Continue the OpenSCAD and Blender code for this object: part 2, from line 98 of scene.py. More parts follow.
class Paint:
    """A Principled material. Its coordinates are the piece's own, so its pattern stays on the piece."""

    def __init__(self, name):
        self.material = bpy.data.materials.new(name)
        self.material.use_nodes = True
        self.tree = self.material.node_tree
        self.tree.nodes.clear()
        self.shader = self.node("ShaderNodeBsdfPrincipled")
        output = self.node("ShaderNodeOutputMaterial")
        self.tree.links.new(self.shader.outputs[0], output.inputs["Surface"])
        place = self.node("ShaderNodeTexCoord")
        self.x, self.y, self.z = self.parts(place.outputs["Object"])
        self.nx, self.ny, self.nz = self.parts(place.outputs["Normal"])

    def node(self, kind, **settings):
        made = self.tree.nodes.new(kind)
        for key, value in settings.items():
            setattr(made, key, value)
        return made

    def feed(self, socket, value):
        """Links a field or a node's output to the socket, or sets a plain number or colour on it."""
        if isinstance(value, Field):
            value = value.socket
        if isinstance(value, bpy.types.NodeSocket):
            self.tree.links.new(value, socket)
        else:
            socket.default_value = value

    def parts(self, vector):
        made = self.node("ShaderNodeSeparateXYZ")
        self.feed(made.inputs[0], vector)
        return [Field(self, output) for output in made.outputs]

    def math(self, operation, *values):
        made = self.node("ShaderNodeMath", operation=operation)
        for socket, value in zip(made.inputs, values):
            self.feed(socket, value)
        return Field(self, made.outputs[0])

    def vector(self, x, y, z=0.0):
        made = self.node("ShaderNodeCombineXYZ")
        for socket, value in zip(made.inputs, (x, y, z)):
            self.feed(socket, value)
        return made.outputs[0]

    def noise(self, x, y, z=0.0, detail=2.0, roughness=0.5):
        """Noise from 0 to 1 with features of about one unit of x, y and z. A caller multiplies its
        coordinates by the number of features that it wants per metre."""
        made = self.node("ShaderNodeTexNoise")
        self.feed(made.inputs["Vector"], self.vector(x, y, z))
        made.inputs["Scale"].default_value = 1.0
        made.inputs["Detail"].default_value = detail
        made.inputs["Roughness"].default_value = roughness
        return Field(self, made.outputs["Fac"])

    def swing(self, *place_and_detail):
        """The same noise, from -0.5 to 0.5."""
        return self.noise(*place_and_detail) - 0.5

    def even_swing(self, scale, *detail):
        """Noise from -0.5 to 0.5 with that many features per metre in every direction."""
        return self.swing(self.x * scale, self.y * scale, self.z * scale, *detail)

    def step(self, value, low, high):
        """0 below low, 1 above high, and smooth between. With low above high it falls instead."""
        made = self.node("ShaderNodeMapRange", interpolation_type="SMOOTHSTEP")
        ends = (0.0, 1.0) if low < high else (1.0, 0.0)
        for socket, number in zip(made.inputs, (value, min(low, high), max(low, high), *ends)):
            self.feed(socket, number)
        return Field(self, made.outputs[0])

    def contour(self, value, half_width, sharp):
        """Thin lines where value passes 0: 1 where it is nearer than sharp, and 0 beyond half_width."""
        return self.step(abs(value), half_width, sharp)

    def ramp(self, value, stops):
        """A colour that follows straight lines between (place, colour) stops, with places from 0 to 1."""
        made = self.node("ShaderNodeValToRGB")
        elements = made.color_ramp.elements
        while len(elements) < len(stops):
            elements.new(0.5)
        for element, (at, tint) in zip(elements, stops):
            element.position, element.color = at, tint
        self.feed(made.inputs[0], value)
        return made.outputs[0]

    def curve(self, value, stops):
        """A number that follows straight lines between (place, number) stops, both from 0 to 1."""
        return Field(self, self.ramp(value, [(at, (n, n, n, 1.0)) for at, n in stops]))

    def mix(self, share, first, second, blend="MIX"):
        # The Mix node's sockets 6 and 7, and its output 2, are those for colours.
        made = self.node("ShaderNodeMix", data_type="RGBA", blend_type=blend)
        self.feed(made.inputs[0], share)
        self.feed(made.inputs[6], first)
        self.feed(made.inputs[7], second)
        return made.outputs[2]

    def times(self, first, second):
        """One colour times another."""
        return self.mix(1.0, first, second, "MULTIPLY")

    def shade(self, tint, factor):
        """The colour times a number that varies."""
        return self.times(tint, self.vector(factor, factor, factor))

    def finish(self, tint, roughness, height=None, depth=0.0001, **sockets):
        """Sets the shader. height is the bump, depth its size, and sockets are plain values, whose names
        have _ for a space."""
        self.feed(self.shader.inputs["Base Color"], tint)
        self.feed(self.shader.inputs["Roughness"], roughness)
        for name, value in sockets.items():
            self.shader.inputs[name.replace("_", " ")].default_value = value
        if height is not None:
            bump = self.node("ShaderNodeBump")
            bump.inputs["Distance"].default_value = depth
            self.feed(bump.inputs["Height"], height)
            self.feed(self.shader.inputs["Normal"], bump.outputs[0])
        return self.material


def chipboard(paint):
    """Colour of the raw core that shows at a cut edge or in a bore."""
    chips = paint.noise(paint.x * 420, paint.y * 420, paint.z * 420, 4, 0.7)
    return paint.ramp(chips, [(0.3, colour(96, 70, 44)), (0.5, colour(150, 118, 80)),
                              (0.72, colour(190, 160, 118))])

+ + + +

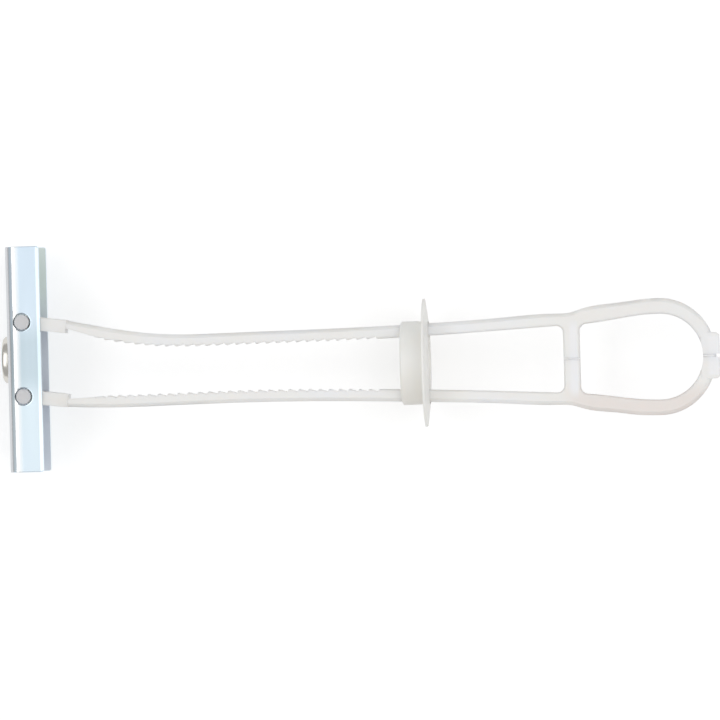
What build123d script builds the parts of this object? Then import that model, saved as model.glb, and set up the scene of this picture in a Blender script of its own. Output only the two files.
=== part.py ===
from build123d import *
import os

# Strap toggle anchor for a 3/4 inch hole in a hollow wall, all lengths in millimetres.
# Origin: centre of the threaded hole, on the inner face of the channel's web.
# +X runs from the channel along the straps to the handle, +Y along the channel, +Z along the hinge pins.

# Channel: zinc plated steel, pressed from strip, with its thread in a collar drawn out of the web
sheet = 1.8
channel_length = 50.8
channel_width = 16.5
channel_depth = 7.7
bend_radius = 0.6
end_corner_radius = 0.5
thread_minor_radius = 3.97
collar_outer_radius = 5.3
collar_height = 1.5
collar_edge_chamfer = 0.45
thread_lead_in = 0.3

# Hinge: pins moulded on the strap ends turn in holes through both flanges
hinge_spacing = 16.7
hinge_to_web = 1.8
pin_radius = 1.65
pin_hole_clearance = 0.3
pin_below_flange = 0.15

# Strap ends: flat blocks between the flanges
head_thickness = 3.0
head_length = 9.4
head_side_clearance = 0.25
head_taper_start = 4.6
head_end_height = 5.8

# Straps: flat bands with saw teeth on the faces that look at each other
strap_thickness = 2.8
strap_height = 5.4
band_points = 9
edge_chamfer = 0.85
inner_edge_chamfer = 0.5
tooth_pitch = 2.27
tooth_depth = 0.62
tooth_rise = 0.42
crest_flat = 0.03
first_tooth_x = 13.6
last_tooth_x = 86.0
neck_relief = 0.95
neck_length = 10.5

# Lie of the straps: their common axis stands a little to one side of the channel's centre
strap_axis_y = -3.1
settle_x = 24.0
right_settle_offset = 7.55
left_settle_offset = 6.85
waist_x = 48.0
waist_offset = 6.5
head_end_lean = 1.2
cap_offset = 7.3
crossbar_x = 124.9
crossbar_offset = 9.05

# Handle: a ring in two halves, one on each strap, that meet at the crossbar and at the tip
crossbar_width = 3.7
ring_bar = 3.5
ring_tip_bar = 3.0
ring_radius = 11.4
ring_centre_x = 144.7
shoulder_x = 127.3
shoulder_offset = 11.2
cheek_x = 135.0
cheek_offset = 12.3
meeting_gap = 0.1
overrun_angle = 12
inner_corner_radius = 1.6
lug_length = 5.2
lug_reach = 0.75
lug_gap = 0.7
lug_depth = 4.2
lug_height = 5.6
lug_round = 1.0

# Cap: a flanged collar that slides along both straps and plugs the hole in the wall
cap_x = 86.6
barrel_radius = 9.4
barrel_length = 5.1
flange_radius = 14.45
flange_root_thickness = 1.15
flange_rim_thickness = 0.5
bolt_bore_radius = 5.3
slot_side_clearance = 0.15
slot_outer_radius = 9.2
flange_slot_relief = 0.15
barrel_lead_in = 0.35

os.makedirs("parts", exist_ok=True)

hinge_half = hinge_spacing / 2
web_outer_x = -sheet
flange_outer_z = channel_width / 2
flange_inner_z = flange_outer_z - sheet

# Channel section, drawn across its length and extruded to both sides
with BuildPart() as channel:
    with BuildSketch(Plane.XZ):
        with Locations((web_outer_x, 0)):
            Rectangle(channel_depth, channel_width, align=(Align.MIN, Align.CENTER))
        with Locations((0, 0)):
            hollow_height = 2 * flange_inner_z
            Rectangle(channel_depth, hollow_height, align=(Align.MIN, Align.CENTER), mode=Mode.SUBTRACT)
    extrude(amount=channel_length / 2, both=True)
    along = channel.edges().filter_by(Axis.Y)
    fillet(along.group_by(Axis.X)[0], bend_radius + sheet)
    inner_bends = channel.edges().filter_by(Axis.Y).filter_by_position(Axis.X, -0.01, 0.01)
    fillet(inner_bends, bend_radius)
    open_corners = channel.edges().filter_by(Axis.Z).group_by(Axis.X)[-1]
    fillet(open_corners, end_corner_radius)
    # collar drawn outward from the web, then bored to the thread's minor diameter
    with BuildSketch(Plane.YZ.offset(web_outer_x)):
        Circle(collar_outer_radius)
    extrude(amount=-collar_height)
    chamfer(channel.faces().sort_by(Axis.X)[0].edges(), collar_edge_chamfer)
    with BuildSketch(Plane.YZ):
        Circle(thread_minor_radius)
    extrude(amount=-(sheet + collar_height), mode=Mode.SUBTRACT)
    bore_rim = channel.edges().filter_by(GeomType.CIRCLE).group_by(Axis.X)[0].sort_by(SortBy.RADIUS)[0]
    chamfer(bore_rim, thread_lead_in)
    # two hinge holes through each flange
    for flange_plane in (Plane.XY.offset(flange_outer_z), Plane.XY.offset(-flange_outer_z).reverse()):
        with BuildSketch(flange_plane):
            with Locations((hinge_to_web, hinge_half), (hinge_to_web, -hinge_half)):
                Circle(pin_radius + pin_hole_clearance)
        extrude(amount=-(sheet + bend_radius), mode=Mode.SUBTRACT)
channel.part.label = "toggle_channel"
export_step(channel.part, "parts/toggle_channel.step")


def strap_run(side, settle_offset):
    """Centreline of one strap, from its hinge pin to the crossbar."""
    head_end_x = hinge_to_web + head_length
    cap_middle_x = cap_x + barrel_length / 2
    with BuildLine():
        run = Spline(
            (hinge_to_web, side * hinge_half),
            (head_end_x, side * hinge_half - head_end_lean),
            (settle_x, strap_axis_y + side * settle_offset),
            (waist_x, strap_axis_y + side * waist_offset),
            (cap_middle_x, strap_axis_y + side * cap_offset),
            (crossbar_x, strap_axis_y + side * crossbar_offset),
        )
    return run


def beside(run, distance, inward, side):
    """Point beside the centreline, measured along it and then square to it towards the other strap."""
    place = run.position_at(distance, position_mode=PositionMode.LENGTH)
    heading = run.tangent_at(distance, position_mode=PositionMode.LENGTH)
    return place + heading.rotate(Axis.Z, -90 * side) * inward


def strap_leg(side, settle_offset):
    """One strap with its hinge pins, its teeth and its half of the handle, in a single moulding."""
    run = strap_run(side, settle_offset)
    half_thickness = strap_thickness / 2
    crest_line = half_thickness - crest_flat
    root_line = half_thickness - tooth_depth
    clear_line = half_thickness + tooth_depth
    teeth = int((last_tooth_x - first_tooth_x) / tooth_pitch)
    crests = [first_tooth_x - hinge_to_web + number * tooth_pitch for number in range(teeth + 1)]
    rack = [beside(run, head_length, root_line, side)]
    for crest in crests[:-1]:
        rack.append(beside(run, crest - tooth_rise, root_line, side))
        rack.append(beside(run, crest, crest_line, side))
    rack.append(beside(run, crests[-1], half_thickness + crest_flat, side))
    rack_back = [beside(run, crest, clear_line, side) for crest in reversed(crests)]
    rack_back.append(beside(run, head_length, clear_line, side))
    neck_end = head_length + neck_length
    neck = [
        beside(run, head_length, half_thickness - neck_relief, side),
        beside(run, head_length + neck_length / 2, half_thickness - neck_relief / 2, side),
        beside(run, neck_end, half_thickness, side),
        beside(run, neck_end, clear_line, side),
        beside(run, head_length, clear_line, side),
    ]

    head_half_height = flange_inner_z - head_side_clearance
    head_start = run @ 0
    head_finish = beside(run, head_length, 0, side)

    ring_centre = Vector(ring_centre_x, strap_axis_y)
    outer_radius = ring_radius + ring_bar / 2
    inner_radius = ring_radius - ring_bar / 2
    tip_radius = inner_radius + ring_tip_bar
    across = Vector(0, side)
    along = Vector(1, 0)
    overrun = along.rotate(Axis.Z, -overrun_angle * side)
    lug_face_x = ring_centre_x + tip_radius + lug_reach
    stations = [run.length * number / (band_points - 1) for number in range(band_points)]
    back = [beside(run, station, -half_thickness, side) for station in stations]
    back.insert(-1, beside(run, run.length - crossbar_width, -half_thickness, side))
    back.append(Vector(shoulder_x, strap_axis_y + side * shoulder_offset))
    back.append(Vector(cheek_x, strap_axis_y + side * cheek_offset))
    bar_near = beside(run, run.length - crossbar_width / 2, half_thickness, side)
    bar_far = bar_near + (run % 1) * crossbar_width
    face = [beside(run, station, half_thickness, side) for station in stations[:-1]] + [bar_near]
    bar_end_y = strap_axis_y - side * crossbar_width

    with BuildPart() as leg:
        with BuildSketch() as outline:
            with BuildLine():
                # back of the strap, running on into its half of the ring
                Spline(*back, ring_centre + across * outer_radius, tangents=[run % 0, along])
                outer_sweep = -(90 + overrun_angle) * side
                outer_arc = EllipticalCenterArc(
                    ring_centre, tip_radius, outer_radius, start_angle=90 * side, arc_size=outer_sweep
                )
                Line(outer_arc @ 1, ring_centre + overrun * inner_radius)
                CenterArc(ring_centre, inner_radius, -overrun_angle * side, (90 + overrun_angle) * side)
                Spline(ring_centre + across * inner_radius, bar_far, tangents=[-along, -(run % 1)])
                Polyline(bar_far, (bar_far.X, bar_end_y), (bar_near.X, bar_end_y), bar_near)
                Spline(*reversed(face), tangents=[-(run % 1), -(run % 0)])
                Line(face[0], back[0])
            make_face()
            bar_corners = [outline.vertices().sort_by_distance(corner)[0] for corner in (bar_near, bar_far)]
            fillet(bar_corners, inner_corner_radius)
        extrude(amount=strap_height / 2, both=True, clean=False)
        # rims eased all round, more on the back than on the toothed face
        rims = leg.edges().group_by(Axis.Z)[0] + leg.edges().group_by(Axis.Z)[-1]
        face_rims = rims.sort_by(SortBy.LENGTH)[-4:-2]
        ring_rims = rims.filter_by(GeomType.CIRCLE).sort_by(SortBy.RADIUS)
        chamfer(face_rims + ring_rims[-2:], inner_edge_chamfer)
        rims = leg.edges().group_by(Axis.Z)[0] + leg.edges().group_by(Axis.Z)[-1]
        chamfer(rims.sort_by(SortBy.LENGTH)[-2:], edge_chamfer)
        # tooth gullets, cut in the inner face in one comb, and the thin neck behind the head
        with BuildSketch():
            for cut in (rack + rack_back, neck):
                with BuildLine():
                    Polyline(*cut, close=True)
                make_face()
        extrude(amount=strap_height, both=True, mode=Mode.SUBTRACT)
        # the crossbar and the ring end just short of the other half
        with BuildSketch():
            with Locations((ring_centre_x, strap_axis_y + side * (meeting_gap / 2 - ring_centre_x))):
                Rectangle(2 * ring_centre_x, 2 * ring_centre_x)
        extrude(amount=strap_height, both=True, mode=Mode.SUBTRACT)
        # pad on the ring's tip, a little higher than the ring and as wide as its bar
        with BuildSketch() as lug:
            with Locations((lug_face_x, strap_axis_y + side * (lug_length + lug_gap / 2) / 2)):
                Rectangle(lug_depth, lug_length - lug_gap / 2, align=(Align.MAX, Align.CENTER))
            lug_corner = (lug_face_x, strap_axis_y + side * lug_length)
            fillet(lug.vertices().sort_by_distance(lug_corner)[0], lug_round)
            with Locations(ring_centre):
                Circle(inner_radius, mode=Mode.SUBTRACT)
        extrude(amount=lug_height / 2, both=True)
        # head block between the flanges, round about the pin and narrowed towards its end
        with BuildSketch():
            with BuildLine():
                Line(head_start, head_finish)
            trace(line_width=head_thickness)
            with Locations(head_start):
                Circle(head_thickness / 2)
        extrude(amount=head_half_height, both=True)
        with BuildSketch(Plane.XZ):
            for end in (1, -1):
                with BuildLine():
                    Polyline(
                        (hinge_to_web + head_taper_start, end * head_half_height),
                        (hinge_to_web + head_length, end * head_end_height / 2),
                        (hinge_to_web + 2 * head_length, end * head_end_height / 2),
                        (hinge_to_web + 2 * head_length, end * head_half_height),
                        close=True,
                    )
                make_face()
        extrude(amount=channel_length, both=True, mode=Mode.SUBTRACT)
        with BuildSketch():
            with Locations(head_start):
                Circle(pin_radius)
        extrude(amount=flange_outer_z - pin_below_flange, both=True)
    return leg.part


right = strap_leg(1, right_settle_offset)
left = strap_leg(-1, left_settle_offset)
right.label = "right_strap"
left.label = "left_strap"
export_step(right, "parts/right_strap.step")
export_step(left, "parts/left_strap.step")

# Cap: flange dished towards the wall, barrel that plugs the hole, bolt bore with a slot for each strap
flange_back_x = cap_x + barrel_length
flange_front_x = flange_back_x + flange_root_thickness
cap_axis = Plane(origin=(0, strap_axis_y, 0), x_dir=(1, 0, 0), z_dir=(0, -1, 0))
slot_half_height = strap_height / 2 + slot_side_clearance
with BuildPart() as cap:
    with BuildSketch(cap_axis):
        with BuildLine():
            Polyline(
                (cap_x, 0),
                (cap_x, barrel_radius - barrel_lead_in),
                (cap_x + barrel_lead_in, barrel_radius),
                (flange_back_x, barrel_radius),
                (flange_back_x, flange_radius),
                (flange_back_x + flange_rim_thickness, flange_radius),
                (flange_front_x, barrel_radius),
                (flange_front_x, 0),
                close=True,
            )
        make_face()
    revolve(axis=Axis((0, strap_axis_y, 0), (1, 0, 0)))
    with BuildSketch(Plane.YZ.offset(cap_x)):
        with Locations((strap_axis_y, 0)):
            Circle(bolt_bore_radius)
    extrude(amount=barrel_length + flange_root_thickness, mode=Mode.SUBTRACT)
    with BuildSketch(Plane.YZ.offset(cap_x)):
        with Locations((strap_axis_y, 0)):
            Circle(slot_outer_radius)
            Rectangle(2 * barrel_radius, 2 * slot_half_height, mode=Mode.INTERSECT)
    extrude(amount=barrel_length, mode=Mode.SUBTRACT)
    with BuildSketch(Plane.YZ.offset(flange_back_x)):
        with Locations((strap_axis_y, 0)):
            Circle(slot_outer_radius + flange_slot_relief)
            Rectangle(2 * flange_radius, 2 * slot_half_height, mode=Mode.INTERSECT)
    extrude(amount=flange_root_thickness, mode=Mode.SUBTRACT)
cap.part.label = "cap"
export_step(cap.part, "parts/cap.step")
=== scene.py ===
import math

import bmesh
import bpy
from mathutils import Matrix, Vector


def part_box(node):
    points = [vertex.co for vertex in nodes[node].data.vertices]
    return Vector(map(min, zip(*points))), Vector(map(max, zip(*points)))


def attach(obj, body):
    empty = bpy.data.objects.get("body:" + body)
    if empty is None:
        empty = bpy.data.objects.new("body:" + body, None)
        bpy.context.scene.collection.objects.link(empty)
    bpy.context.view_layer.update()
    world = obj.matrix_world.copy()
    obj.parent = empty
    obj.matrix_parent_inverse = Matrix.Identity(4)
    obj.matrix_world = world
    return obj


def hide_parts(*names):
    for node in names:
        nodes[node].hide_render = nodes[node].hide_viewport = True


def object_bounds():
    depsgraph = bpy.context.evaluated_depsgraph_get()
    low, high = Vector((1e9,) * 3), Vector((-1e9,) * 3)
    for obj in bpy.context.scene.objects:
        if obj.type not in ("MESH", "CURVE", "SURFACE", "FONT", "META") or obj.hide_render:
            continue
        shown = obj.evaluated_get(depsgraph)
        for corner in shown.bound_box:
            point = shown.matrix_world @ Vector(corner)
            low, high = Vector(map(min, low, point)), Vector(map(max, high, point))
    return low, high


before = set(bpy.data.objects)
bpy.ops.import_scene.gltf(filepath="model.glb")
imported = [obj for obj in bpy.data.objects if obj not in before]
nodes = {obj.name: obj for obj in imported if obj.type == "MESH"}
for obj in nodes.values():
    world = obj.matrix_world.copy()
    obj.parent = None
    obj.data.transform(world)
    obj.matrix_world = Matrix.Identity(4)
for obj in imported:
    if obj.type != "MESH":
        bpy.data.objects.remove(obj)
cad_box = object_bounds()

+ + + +

Work out the number of lines in this listing that include the word "body". Reply with that number only.

3